▸ Written request:
Please repeat the records below exactly, from the first line through the line containing "const CROWN_Z = 85.95;", and nothing more.

▸ Records for processing:

▼▼▼

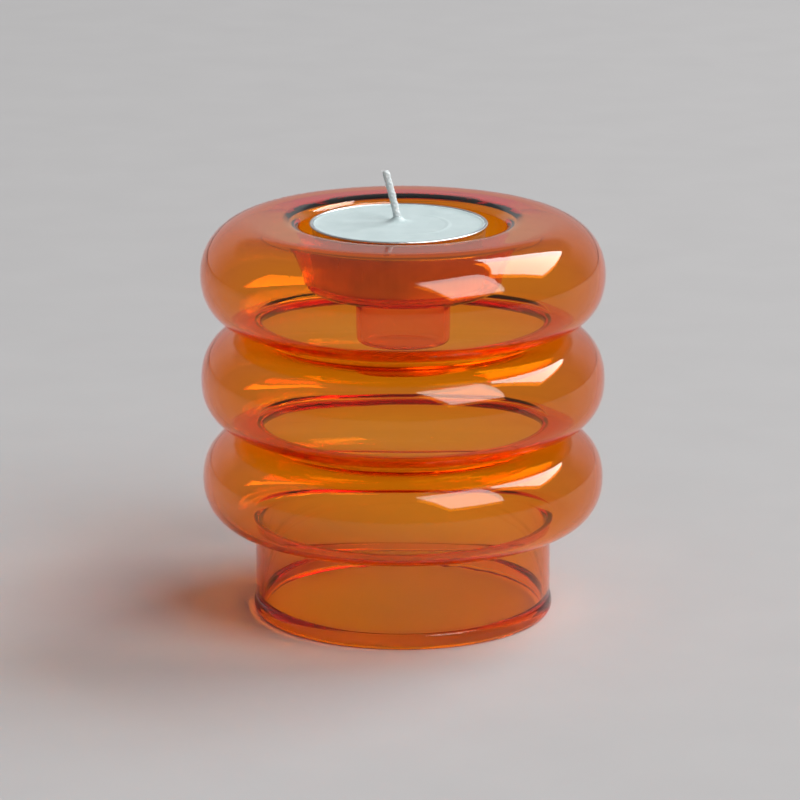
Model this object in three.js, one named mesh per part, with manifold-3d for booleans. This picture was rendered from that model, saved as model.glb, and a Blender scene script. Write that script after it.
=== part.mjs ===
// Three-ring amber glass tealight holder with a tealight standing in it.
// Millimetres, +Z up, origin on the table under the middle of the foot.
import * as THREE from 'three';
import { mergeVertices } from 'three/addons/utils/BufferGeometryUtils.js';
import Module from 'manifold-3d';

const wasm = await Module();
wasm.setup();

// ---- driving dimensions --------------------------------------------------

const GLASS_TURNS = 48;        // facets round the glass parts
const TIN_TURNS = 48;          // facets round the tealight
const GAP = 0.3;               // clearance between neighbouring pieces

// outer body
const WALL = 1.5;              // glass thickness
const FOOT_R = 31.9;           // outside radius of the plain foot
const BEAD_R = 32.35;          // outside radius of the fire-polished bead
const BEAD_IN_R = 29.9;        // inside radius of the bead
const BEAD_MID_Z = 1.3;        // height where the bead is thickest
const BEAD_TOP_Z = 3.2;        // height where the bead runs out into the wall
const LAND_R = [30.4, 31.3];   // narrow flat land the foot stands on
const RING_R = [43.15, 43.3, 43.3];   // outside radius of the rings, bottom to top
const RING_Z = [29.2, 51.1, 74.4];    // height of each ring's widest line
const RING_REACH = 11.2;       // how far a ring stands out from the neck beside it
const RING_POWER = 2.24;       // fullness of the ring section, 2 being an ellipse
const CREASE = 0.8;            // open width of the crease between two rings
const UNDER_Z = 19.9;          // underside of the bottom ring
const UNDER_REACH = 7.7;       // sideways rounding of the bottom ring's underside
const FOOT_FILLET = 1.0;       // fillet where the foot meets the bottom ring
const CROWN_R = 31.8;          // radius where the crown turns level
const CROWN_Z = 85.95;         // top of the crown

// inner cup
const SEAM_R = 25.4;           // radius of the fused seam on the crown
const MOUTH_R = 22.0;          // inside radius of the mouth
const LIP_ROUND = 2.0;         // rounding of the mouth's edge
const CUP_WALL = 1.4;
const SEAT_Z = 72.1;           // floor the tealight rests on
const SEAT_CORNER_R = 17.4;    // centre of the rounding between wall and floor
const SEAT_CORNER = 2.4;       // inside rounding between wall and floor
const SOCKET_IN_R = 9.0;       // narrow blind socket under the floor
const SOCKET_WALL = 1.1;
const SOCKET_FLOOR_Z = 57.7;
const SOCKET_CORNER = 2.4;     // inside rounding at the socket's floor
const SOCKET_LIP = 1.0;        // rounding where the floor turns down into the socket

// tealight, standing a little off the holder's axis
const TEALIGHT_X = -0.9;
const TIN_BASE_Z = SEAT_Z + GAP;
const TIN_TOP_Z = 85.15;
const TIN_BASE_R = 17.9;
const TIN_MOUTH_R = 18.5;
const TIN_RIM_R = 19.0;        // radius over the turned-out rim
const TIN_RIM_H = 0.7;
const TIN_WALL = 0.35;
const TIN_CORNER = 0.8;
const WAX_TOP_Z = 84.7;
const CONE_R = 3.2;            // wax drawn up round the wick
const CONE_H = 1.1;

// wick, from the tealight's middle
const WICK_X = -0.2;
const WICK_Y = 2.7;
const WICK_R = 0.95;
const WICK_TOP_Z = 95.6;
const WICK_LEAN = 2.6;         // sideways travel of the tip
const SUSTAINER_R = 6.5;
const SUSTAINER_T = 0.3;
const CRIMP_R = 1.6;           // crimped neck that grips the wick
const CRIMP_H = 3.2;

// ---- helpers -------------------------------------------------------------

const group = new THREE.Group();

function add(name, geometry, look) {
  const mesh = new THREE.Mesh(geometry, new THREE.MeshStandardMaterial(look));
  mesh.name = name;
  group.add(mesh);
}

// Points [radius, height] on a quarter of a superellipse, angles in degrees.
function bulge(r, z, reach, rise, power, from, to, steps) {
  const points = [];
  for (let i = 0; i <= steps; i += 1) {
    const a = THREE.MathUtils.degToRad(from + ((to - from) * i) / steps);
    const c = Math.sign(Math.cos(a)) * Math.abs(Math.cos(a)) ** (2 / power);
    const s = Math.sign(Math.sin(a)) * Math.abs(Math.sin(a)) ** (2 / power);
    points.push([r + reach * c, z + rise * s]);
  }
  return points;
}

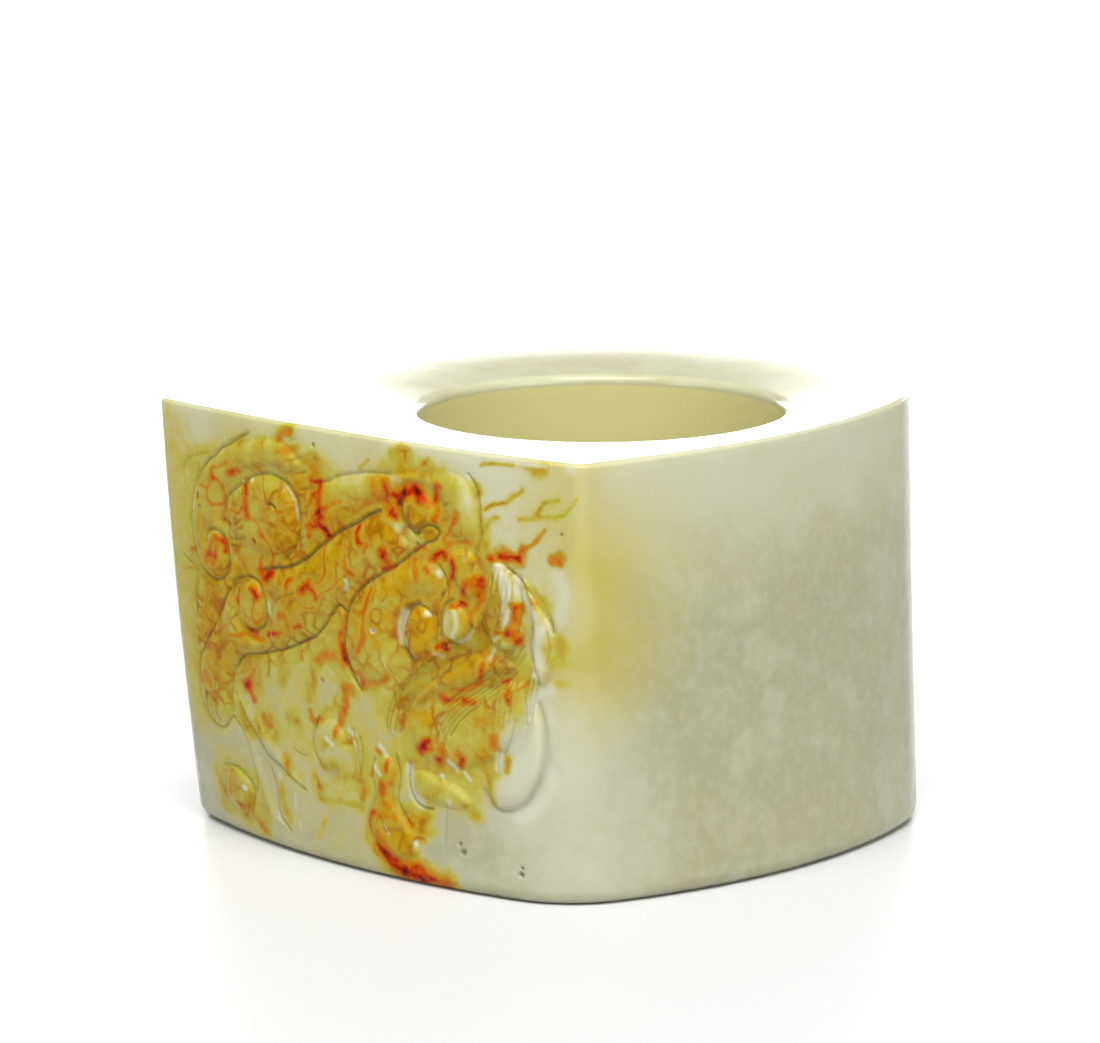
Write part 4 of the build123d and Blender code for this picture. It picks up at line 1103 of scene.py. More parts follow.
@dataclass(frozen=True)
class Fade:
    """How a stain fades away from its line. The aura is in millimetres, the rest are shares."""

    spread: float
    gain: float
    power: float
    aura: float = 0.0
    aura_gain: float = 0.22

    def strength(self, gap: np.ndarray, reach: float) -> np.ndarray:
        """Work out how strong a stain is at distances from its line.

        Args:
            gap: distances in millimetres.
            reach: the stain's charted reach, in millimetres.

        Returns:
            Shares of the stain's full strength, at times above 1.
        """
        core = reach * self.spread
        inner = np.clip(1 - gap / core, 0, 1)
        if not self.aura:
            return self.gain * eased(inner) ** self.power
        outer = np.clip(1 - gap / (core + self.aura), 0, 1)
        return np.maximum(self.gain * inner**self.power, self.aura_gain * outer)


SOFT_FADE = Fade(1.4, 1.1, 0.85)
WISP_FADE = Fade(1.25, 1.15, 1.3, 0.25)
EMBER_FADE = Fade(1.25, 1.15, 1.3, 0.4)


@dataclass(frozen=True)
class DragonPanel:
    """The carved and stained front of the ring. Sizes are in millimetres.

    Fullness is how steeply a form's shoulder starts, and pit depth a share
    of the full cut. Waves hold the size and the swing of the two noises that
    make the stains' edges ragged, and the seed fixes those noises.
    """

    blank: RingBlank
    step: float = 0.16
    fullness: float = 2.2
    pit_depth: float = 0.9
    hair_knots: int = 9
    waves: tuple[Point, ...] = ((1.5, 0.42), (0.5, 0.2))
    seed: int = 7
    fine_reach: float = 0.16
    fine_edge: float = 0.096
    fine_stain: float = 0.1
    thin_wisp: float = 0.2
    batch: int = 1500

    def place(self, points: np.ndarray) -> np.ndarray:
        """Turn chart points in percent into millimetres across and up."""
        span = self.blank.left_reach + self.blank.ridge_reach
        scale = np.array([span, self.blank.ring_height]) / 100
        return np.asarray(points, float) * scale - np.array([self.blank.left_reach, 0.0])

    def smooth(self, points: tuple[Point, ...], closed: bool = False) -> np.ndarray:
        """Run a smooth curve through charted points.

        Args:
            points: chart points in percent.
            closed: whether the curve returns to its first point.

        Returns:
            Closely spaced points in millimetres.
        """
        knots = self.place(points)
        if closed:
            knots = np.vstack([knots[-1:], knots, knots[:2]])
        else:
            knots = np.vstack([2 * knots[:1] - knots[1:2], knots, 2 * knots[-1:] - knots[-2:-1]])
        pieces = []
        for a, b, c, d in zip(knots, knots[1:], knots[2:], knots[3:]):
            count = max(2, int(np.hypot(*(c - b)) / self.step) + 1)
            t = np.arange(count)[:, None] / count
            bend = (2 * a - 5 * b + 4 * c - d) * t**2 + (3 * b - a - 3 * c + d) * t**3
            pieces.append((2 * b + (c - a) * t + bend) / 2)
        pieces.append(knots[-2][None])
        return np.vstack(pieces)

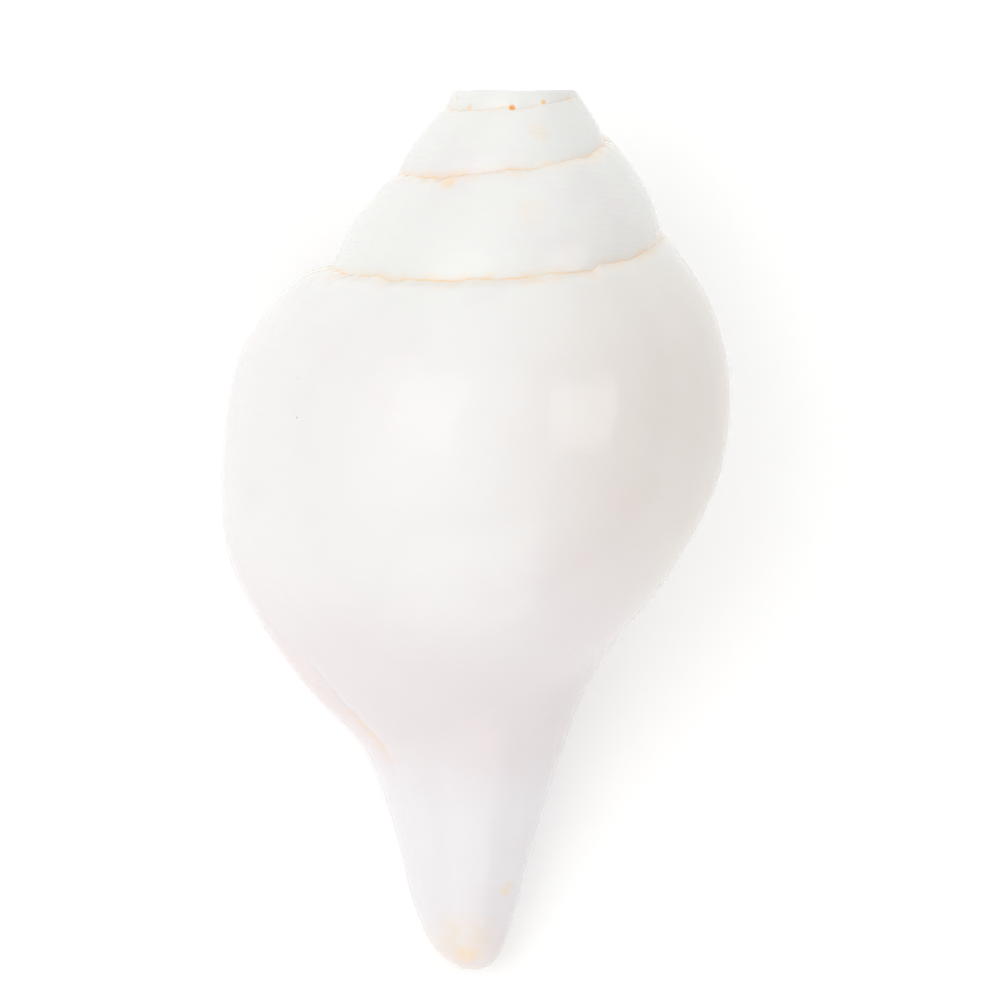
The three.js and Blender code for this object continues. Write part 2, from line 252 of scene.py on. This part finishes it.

▲▲▲

▸ Exercise output:
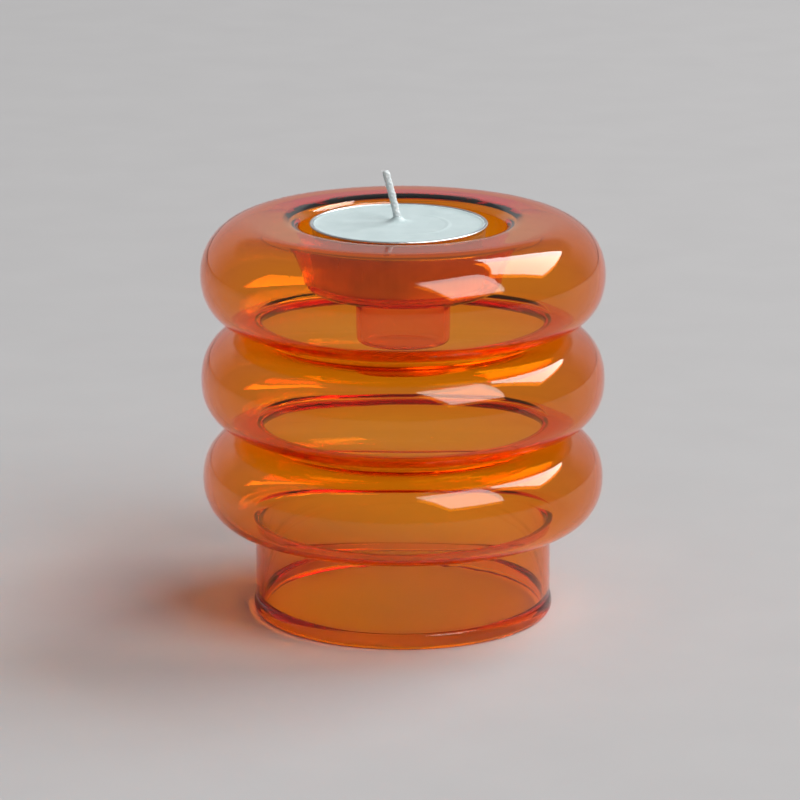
Model this object in three.js, one named mesh per part, with manifold-3d for booleans. This picture was rendered from that model, saved as model.glb, and a Blender scene script. Write that script after it.
=== part.mjs ===
// Three-ring amber glass tealight holder with a tealight standing in it.
// Millimetres, +Z up, origin on the table under the middle of the foot.
import * as THREE from 'three';
import { mergeVertices } from 'three/addons/utils/BufferGeometryUtils.js';
import Module from 'manifold-3d';

const wasm = await Module();
wasm.setup();

// ---- driving dimensions --------------------------------------------------

const GLASS_TURNS = 48;        // facets round the glass parts
const TIN_TURNS = 48;          // facets round the tealight
const GAP = 0.3;               // clearance between neighbouring pieces

// outer body
const WALL = 1.5;              // glass thickness
const FOOT_R = 31.9;           // outside radius of the plain foot
const BEAD_R = 32.35;          // outside radius of the fire-polished bead
const BEAD_IN_R = 29.9;        // inside radius of the bead
const BEAD_MID_Z = 1.3;        // height where the bead is thickest
const BEAD_TOP_Z = 3.2;        // height where the bead runs out into the wall
const LAND_R = [30.4, 31.3];   // narrow flat land the foot stands on
const RING_R = [43.15, 43.3, 43.3];   // outside radius of the rings, bottom to top
const RING_Z = [29.2, 51.1, 74.4];    // height of each ring's widest line
const RING_REACH = 11.2;       // how far a ring stands out from the neck beside it
const RING_POWER = 2.24;       // fullness of the ring section, 2 being an ellipse
const CREASE = 0.8;            // open width of the crease between two rings
const UNDER_Z = 19.9;          // underside of the bottom ring
const UNDER_REACH = 7.7;       // sideways rounding of the bottom ring's underside
const FOOT_FILLET = 1.0;       // fillet where the foot meets the bottom ring
const CROWN_R = 31.8;          // radius where the crown turns level
const CROWN_Z = 85.95;         // top of the crown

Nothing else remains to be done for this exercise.